The engineering section of the Land Commission should reconsider their attitude to the Land Commission policy of road making. Now that this Bill is going through the House the Minister has an opportunity to review the whole question of road construction through estates that are being divided and allotted. Arrangements should be made for greater Land Commission expenditure on roadmaking. The roads through most of the large estates that have been divided can to a great degree be described as patchwork. Some of them are without any proper surface. Those roads, most of them rights of way, may have a reasonably good foundation but the surface consists of potholes, muck and sludge and cannot be described as satisfactory. When one considers the rates and the Land Commission annuity the allottees must pay, one would expect that they would be provided by the Land Commission with a proper entrance to their holdings. Tractors, combines, motor cars, lorries, creamery lorries and beet lorries have to use those roads.

The engineering section of the Land Commission must bear in mind that the roads they are now making on Land Commission holdings should be designed to carry heavy traffic. The policy of the Land Commission to date in regard to Land Commission roads has been to get out of it as easily as possible and with the least possible expenditure and to throw the responsibility for the roads on to the tenant. Such a policy is penny wise and pound foolish. I feel that the Minister is in agreement with the views that have been expressed from many sides of the House.

Where roadways are improved under the rural improvements scheme, the local authorities are now taking over most of the roads. In recent times, the Office of Public Works have been tarring as well as steamrolling those roads under the rural improvements scheme. Land Commission roads should be of such a standard that the county engineer can recommend to his council that they are in good condition and of sufficient width. The construction of Land Commission bridges should be such that the county councils can take them over for all future maintenance.

We do not expect the Land Commission to repair roads and rights of way for which they are not responsible. I have often wondered whether they have considered putting all farm roadways in existing holdings for which they are responsible into a first class state of repair. Would it not be desirable if the engineering section consulted the local authorities with a view to making some arrangements for the taking over of these roads for future maintenance by the local authorities, provided, of course, that all the tenants are satisfied, that there is no objection from any of the tenants and that the county council are of opinion that these roads should be taken over and maintained.

Material for roads and rights of way is extremely costly. Landowners and the allottees who receive holdings from the Land Commission are of the opinion that the great drawbacks in rural Ireland are the cul-de-sac, the right of way and the road which is not in good repair. There is certainly great ground for grievance in most of the complaints. Therefore, the Land Commission should review this matter and formulate a new scheme.

I am sure the legal position in all cases is put right by the Land Commission before holdings are allotted.

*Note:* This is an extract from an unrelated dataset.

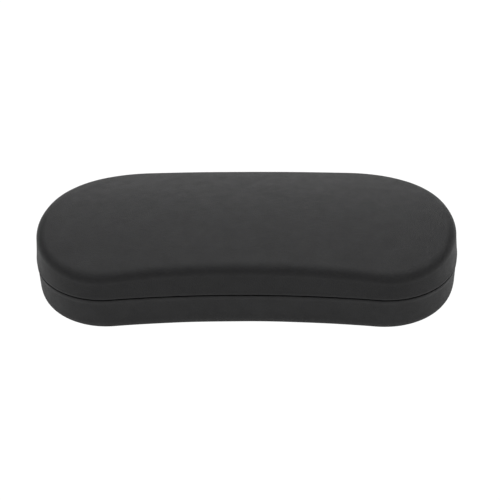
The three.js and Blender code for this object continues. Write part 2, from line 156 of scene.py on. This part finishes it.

That being so, the Land Commission should see to is that as far as possible their allottees are provided with as good a road as may be to their holdings and that the same facilities as are enjoyed by those living alongside county roads will be available to them, bearing in mind that they must pay a county rate and are entitled to that facility.

I trust that, from the passage of this Bill, there will be a new look in the road construction policy of the Land Commission and that there will be a departure from the most undesirable practice of leaving roads and rights of way in a most deplorable state. There should also be some question about rights of way which are not fenced off but where a number of tenants may have legal rights to go from one holding to another.

Of course, this is irrelevant.

This does not arise.

We shall have an opportunity of dealing with that on another section.

Amendment agreed to.
SECTION 20.

I move amendment No. 37:

In page 11, after "section" in line 47 to insert "and as if for the references in subsection (3) of that section to the date of registration there were substituted references to the date of the vesting order".

On a study of subsection (2) in the context of the Registration of Title Act, it has been found that the wording of lines 45-47 in this Bill is not entirely satisfactory. As stated in the explanatory memorandum, it is intended to confirm that an exchange carried out by means of a vesting order shall have a similar effect to an exchange carried out by signed documents under section 46 of the Land Act, 1923, in relation to the transfer of burdens and charges from the old holding to the new. But in an exchange of land pursuant to section 46 the transfer of burdens does not take place until the migrant's new holding has been vested and the time has come to register him as owner of the new holding and the Land Commission as owner of the old. This is the present position and it will also be the future position under section 51 (2) of the Registration Act.

This time lag between the carrying out of an exchange and the legal transfer of burdens and charges is not of great importance in the case of a simple exchange but it could give rise to serious difficulties where a complex rearrangement, involving many interlocking exchange transactions, is being carried out. In such a case it is most advisable that the burdens and charges on all the holdings should transfer simultaneously — each to its own appropriate holding as rearranged. These complicated cases are in the main dealt with under the vesting order procedure, so the amendment lays down that the transfer of burdens and charges will take place at the time of the vesting and will not wait upon the registration of all these varied transactions in Land Registry.

Amendment agreed to.
Section 20, as amended, agreed to.
SECTION 21.

I move amendment No. 38 :

In page 12, line 7, to delete "person" and insert "parties".

In the text of subsection (2) as introduced the word "person" occurs three times in the first seven lines. The third mention of the word relates back to the first. The second person mentioned is another party altogether. Although the meaning of the subsection is clear enough, I think we should avoid the possibility of confusion by substituting "parties" for "person" in line 7. The use of the plural gives further emphasis to the distinction. This is purely a drafting amendment.

On a point of order, is the Chair aware that this is an intrusion on Private Members' Time?

There is no intrusion on the Deputy's Bill.

In other words, I shall be compensated for whatever time is lost between six o'clock and whenever this discussion ceases?

May I report progress?

Progress reported: Committee to sit again.